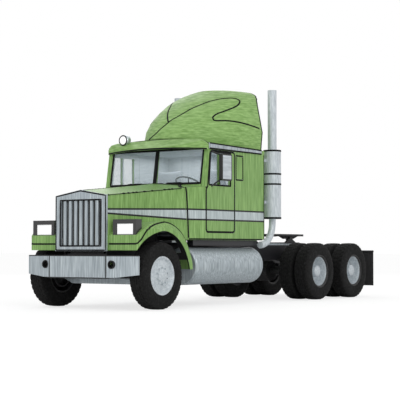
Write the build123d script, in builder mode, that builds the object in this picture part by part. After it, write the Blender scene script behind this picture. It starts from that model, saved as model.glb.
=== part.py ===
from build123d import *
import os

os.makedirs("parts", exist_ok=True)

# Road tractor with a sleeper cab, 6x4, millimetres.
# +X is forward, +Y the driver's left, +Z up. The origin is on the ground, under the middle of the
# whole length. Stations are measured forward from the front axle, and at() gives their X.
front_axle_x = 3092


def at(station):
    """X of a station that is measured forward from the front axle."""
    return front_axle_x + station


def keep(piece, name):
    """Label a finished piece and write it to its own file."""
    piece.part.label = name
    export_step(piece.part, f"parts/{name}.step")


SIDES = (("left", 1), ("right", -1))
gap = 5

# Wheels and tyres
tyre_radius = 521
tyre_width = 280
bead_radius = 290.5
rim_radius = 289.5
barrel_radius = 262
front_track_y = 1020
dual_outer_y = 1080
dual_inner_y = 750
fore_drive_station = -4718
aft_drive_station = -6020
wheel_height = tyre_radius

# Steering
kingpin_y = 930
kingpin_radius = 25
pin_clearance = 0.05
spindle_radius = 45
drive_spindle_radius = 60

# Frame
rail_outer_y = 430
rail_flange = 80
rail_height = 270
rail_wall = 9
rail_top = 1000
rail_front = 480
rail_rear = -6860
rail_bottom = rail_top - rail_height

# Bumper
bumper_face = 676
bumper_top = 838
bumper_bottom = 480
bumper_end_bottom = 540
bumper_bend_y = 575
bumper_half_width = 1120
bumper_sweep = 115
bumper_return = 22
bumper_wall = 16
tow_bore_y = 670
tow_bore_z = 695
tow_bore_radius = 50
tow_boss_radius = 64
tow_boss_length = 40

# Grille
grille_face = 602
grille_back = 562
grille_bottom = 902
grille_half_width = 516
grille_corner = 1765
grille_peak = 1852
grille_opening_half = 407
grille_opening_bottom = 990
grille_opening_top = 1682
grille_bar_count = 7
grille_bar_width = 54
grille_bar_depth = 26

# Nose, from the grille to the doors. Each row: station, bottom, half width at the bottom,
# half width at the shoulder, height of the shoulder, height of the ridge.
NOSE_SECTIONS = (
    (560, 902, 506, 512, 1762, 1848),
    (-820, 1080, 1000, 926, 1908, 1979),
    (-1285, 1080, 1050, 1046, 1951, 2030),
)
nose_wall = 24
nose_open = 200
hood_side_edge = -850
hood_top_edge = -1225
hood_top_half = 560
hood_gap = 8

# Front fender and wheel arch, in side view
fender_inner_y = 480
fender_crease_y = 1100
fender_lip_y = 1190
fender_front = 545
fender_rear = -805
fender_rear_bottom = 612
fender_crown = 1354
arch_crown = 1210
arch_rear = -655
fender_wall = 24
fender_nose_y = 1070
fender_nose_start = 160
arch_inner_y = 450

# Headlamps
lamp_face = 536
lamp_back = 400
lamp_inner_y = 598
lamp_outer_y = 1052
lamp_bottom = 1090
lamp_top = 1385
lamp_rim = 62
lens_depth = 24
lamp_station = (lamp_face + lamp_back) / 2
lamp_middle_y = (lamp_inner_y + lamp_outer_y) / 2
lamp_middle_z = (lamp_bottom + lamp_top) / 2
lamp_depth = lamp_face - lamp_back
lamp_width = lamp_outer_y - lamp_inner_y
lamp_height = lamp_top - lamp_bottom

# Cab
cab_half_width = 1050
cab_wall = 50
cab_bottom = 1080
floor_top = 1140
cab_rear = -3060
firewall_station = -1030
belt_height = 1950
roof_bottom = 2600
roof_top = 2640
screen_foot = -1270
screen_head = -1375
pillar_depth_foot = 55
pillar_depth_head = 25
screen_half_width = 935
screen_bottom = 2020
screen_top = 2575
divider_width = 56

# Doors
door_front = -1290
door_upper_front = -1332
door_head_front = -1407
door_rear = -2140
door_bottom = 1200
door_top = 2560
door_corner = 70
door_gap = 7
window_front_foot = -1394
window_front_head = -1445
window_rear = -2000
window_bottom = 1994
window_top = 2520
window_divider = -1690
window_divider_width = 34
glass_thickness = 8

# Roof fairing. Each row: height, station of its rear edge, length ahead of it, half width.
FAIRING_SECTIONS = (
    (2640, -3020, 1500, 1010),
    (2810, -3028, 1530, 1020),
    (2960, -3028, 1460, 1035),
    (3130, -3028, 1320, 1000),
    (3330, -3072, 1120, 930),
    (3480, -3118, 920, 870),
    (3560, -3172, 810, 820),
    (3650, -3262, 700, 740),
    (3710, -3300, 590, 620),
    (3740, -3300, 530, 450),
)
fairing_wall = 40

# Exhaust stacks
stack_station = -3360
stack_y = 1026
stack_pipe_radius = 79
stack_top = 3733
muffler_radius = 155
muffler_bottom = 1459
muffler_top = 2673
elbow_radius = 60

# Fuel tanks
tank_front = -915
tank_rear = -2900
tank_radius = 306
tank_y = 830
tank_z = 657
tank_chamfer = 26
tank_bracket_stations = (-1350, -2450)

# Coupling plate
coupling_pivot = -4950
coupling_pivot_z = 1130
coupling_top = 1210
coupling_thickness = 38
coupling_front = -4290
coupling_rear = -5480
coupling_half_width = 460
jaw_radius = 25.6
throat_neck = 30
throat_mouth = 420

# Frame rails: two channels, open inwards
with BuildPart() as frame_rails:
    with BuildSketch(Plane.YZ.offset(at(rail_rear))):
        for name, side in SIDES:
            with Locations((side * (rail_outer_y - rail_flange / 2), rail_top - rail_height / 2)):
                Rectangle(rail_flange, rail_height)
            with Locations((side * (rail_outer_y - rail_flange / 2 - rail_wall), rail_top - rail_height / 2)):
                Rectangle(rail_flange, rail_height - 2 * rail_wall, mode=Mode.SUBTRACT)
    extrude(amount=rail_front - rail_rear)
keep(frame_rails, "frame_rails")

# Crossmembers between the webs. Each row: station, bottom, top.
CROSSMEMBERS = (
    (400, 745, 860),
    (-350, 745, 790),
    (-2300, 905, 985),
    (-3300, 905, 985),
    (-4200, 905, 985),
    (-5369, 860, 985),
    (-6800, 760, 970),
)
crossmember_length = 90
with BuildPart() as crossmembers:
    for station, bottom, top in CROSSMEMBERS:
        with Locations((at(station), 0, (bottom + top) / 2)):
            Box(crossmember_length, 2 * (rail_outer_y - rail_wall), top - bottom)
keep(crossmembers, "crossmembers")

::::

**Instructions to follow**
Repeat exactly, please, each line from the beginning of the data through the line with "rail_bottom = rail_top - rail_height" in it, and only those lines.

**Response to the exercise**
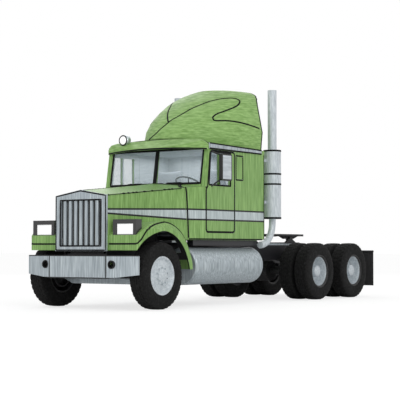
Write the build123d script, in builder mode, that builds the object in this picture part by part. After it, write the Blender scene script behind this picture. It starts from that model, saved as model.glb.
=== part.py ===
from build123d import *
import os

os.makedirs("parts", exist_ok=True)

# Road tractor with a sleeper cab, 6x4, millimetres.
# +X is forward, +Y the driver's left, +Z up. The origin is on the ground, under the middle of the
# whole length. Stations are measured forward from the front axle, and at() gives their X.
front_axle_x = 3092


def at(station):
    """X of a station that is measured forward from the front axle."""
    return front_axle_x + station


def keep(piece, name):
    """Label a finished piece and write it to its own file."""
    piece.part.label = name
    export_step(piece.part, f"parts/{name}.step")


SIDES = (("left", 1), ("right", -1))
gap = 5

# Wheels and tyres
tyre_radius = 521
tyre_width = 280
bead_radius = 290.5
rim_radius = 289.5
barrel_radius = 262
front_track_y = 1020
dual_outer_y = 1080
dual_inner_y = 750
fore_drive_station = -4718
aft_drive_station = -6020
wheel_height = tyre_radius

# Steering
kingpin_y = 930
kingpin_radius = 25
pin_clearance = 0.05
spindle_radius = 45
drive_spindle_radius = 60

# Frame
rail_outer_y = 430
rail_flange = 80
rail_height = 270
rail_wall = 9
rail_top = 1000
rail_front = 480
rail_rear = -6860
rail_bottom = rail_top - rail_height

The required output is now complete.